[BEGIN Data entries]
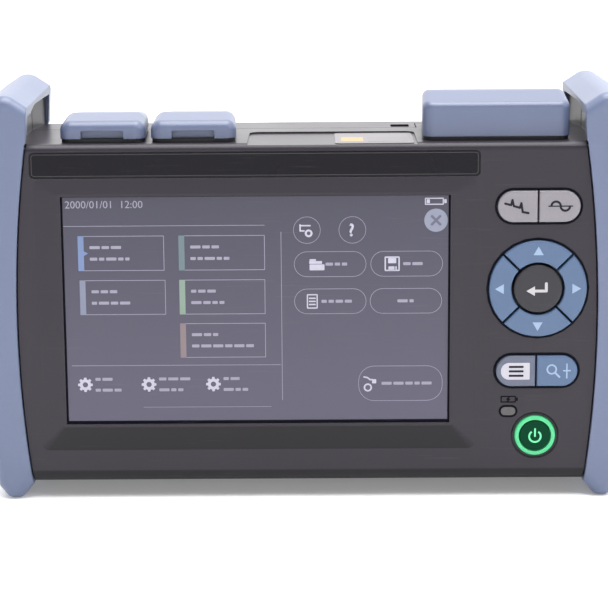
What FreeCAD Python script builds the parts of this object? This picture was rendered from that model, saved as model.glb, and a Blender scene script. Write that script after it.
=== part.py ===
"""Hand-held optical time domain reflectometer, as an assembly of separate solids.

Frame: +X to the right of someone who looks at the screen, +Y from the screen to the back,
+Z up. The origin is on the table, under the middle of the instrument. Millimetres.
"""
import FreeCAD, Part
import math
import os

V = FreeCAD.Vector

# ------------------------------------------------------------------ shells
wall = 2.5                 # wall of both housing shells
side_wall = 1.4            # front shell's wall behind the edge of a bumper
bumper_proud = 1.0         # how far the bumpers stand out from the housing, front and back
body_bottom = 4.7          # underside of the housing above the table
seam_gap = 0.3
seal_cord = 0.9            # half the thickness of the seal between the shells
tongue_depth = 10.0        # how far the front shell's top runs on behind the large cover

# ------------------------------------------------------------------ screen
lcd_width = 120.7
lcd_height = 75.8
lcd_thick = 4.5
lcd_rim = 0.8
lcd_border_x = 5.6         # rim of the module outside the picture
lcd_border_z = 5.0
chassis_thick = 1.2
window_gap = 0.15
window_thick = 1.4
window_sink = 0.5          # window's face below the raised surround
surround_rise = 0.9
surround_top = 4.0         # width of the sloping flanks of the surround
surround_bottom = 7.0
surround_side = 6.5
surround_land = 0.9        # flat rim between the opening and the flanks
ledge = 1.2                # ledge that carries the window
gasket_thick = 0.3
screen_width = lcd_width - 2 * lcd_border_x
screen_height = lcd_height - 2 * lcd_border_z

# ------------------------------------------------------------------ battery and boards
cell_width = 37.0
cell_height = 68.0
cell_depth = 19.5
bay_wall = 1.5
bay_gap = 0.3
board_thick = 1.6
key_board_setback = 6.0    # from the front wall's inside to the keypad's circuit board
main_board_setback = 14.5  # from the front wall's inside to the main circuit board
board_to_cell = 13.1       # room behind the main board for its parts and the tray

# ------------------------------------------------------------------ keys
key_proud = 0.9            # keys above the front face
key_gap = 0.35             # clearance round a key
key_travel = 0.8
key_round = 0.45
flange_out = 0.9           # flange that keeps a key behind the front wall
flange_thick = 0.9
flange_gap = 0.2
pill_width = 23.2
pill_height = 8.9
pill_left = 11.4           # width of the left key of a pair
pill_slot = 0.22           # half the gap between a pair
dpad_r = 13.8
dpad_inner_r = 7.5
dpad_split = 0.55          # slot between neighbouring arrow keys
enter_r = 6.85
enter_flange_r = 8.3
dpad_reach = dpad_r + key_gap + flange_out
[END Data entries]
[BEGIN Data entries]
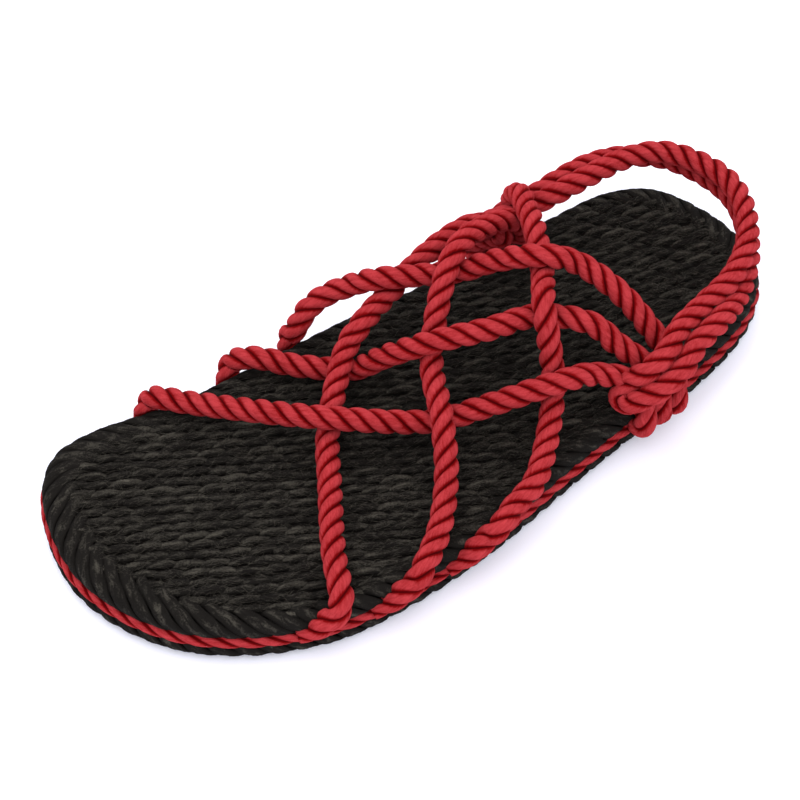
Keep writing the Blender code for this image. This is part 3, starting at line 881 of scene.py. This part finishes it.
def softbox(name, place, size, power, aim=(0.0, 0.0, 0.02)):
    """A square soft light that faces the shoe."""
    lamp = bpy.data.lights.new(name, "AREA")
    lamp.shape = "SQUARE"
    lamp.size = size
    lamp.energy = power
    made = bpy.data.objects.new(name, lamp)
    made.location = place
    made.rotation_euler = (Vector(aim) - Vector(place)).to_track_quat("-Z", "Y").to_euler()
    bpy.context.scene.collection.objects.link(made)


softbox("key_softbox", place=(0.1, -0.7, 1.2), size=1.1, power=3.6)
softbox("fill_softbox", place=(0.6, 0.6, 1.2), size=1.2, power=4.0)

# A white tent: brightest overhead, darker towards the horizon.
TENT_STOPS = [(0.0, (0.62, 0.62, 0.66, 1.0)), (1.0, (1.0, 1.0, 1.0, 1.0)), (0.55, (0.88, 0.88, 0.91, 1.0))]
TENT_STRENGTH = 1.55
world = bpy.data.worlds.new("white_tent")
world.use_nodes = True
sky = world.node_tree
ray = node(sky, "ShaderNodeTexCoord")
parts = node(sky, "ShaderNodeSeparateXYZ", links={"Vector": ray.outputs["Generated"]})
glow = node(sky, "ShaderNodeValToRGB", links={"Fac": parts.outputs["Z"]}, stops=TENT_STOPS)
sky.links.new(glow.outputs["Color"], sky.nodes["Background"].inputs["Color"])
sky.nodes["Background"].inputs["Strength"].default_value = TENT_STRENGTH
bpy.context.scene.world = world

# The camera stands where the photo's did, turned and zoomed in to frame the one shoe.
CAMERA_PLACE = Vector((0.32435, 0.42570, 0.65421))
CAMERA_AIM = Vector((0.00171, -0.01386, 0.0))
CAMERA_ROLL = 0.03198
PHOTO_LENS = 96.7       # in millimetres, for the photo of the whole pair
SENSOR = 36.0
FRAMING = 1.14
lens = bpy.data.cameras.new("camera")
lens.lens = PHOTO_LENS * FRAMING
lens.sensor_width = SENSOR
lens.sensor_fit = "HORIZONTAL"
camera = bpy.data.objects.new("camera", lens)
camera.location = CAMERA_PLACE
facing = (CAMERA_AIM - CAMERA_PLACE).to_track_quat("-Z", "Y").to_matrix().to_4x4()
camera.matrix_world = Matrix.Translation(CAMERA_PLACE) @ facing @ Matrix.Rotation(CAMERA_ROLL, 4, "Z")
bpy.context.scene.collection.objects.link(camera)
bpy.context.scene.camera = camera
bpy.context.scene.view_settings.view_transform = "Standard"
[END Data entries]
[BEGIN Data entries]
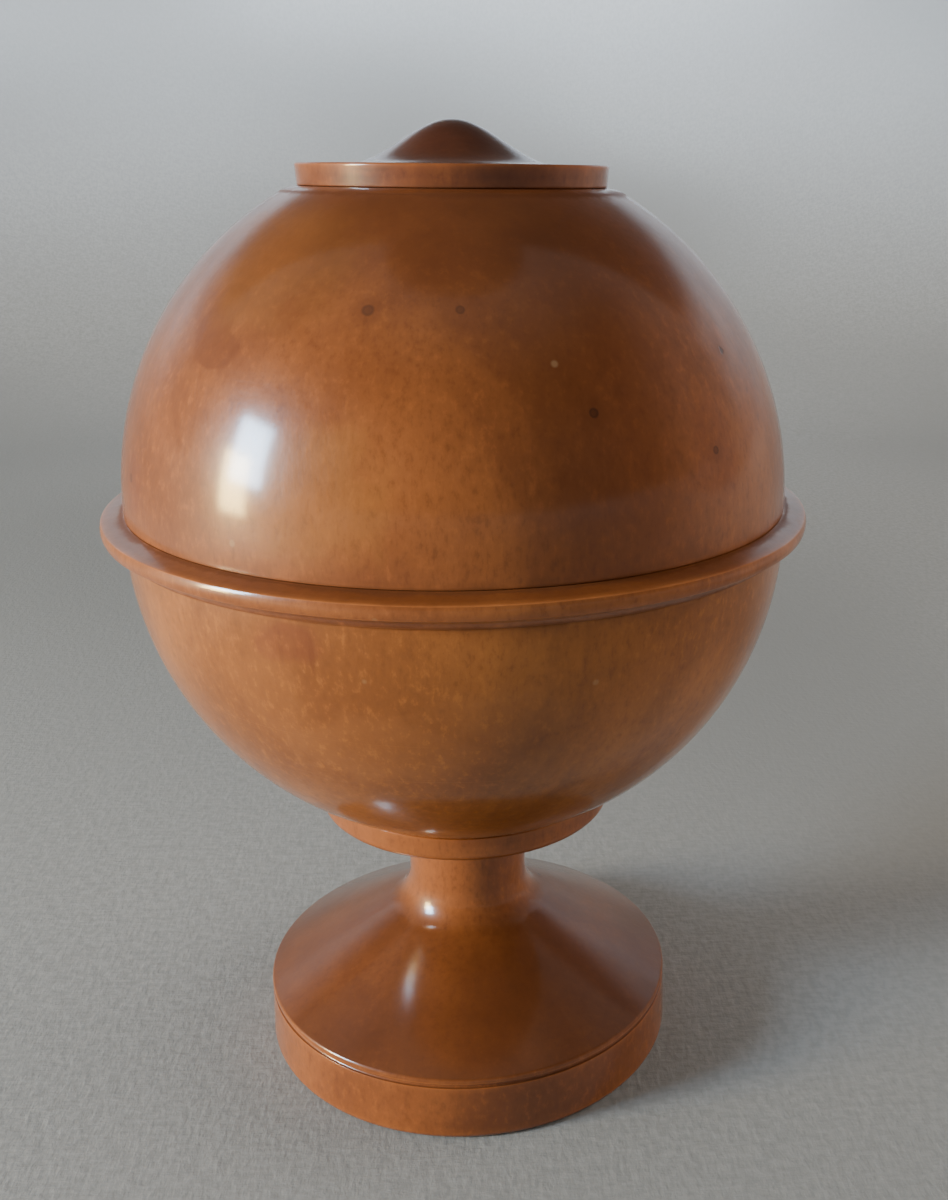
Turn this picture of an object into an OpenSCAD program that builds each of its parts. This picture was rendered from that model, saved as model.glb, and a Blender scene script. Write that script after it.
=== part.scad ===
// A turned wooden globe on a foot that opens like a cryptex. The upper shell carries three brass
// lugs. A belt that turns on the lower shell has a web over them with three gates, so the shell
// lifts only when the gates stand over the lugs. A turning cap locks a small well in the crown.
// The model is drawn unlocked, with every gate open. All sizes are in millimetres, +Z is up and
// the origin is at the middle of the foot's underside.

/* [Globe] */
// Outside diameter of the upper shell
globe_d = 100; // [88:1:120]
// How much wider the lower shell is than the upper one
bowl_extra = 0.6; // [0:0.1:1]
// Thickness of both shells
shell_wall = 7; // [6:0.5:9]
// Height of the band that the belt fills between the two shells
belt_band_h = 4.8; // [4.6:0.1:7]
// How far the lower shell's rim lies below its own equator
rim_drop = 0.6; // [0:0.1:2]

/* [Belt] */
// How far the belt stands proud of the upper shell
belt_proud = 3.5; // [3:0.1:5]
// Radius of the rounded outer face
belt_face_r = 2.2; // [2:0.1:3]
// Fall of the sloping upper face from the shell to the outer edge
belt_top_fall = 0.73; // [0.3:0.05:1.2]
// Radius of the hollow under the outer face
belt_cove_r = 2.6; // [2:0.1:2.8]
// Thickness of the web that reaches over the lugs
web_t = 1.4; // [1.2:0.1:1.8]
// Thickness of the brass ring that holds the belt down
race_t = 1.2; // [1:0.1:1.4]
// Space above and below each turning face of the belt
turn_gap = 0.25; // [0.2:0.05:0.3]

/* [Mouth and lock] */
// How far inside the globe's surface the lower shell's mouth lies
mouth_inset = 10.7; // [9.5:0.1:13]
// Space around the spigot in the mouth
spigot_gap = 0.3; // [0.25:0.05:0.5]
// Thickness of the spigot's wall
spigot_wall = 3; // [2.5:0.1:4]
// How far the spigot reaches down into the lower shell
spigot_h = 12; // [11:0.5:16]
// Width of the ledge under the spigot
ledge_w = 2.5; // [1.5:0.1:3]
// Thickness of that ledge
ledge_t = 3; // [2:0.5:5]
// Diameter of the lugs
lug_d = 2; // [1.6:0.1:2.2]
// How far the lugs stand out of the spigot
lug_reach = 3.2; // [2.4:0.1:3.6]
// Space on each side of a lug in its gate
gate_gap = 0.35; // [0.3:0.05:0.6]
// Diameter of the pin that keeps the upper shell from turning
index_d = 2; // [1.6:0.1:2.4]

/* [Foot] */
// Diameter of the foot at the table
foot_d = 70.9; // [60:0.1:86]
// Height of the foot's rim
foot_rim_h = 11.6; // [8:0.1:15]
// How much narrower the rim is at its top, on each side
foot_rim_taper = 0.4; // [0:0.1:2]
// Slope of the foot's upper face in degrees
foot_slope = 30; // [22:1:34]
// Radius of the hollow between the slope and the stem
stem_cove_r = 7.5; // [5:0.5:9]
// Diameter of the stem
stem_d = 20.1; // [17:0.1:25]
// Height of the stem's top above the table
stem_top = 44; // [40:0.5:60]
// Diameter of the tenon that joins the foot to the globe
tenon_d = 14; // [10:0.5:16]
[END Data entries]
Work required
Exactly and only the lines from the line with "What FreeCAD Python" to the line with "tongue_depth = 10.0", both included, are to be printed.

Solved problem
What FreeCAD Python script builds the parts of this object? This picture was rendered from that model, saved as model.glb, and a Blender scene script. Write that script after it.
=== part.py ===
"""Hand-held optical time domain reflectometer, as an assembly of separate solids.

Frame: +X to the right of someone who looks at the screen, +Y from the screen to the back,
+Z up. The origin is on the table, under the middle of the instrument. Millimetres.
"""
import FreeCAD, Part
import math
import os

V = FreeCAD.Vector

# ------------------------------------------------------------------ shells
wall = 2.5                 # wall of both housing shells
side_wall = 1.4            # front shell's wall behind the edge of a bumper
bumper_proud = 1.0         # how far the bumpers stand out from the housing, front and back
body_bottom = 4.7          # underside of the housing above the table
seam_gap = 0.3
seal_cord = 0.9            # half the thickness of the seal between the shells
tongue_depth = 10.0        # how far the front shell's top runs on behind the large cover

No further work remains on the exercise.